Nrama: You're doing at least two-issues of Marvel 2-In-One to kick things off, and staying on covers for a while. Will you be returning to these characters soon?
Cheung: I'm only scheduled for a short run on the book currently, but I may return for another arc. It's been a blast working on these pages, so I'd welcome the opportunity to do more with Chip - if not on this book, then perhaps another. He's been a delight to collaborate with!
Nrama: Without being too spoiler-y, what’s on your drawing board right now?
Cheung: I'm actually working on a promo piece because I just wrapped up the second issue of Marvel 2-in-One, and am waiting on a script for my third issue. The second issue was a blast to work on though, with lots of fun, and some surprising characters involved. Those who follow me on social media will have seen hints of what's to come, though there are still more surprises to be revealed!
Nrama: The Fantastic Four have been sorely missed by many Marvel fans. What can you tell the FF fans who are turning to Marvel 2-In-One for updates on their favorite long lost super-family?

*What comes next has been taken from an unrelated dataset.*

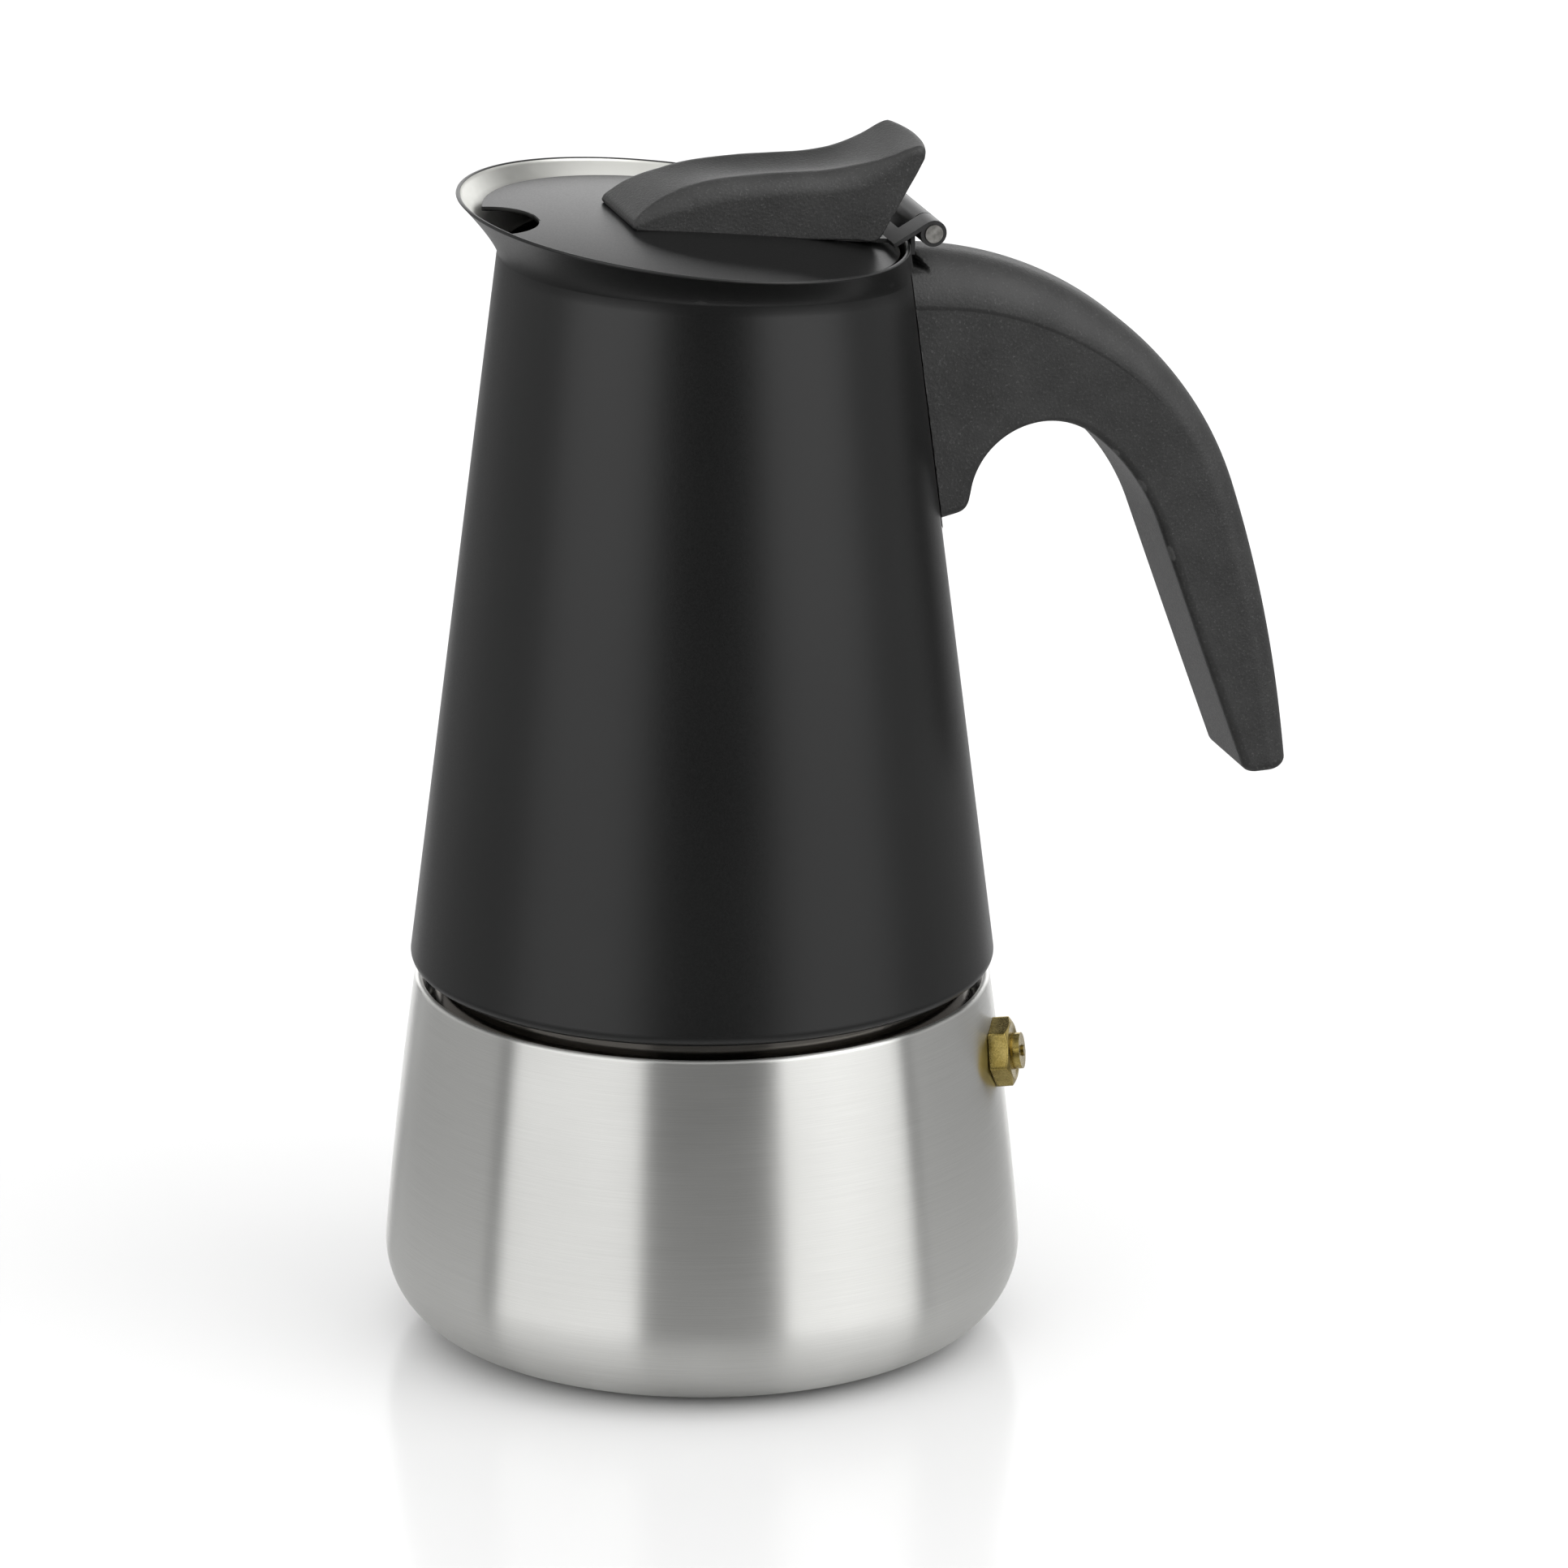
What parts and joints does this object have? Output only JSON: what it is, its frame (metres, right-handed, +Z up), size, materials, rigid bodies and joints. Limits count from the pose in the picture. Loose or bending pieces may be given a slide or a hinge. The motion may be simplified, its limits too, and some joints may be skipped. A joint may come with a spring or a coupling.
{
  "type": "moka pot",
  "caption": "Stovetop coffee maker: steel boiler with relief valve, black conical jug screwed on top, hinged lid with lever knob and arched handle.",
  "frame": {"origin": "centre of the boiler's flat base, on the surface it stands on", "axes": "+Z up along the axis of boiler and jug, +X towards the handle, spout at -X"},
  "size_m": [0.1521, 0.105, 0.2003],
  "materials": {
    "brushed_steel": "fine horizontal brushing, satin",
    "neck_steel": "turned, bright",
    "inner_steel": "bright, drawn sheet",
    "black_coating": "satin black coating on steel",
    "black_plastic": "matte, fine grained",
    "silicone": "matte, translucent white",
    "brass": "machined",
    "spring_steel": "bright drawn wire",
    "zinc_screw": "zinc plated",
    "pin_steel": "ground, bright",
    "black_sheet": "satin black coating on sheet steel"
  },
  "bodies": {
    "boiler": {"boiler_shell": "brushed_steel", "boiler_neck": "neck_steel", "funnel": "inner_steel", "funnel_screen": "inner_steel", "valve_body": "brass", "valve_washer": "silicone", "valve_nut": "brass", "valve_cap": "brass", "valve_spring": "spring_steel"},
    "relief": {"valve_plunger": "brass"},
    "seal": {"filter_gasket": "silicone", "filter_plate": "inner_steel"},
    "jug": {"jug_shell": "black_coating", "thread_ring": "neck_steel", "jug_floor": "inner_steel", "riser_column": "inner_steel", "column_cap": "inner_steel", "hinge_bracket": "black_sheet", "hinge_pin": "pin_steel", "handle_bracket": "inner_steel", "handle": "black_plastic", "handle_screw": "zinc_screw"},
    "lid": {"lid_disc": "black_coating", "lid_hinge_leaf": "black_sheet", "lid_knob": "black_plastic", "knob_screws": "zinc_screw"}
  },
  "joints": [
    {"name": "jug_rise", "type": "slide", "parent": "boiler", "child": "seal", "axis": [0, 0, 1], "range_m": [0, 0.006]},
    {"name": "jug_unscrew", "type": "hinge", "parent": "seal", "child": "jug", "pos_m": [0, 0, 0.065], "axis": [0, 0, 1], "range_deg": [0, 720]},
    {"name": "lid_hinge", "type": "hinge", "parent": "jug", "child": "lid", "pos_m": [0.0358, 0, 0.18615], "axis": [0, 1, 0], "range_deg": [0, 100]},
    {"name": "relief_lift", "type": "slide", "parent": "boiler", "child": "relief", "axis": [0.8841, -0.4505, 0.1246], "range_m": [0, 0.0012], "stiffness_N_per_m": 3000, "springref_m": -0.001, "deforming": ["valve_spring"]}
  ],
  "couplings": [
    {"joint": "jug_rise", "follows": "jug_unscrew", "m_per_rad": 0.00047746}
  ]
}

Cheung: Well, the whole first story arc deals with the FF and their missing members, who Ben and Johnny come together to reunite with. While I can't say what happens (primarily because I don't know, and haven't been privy to those top secret Marvel editorial meetings), we do see glimpses of them from the past. So even though Reed and Sue aren't central characters within the book, they are never far from the narrative either. I'm sure there are lots of fun twists and turns planned though, to keep all the readers enthralled, so I look forward to seeing where Chip leads us all!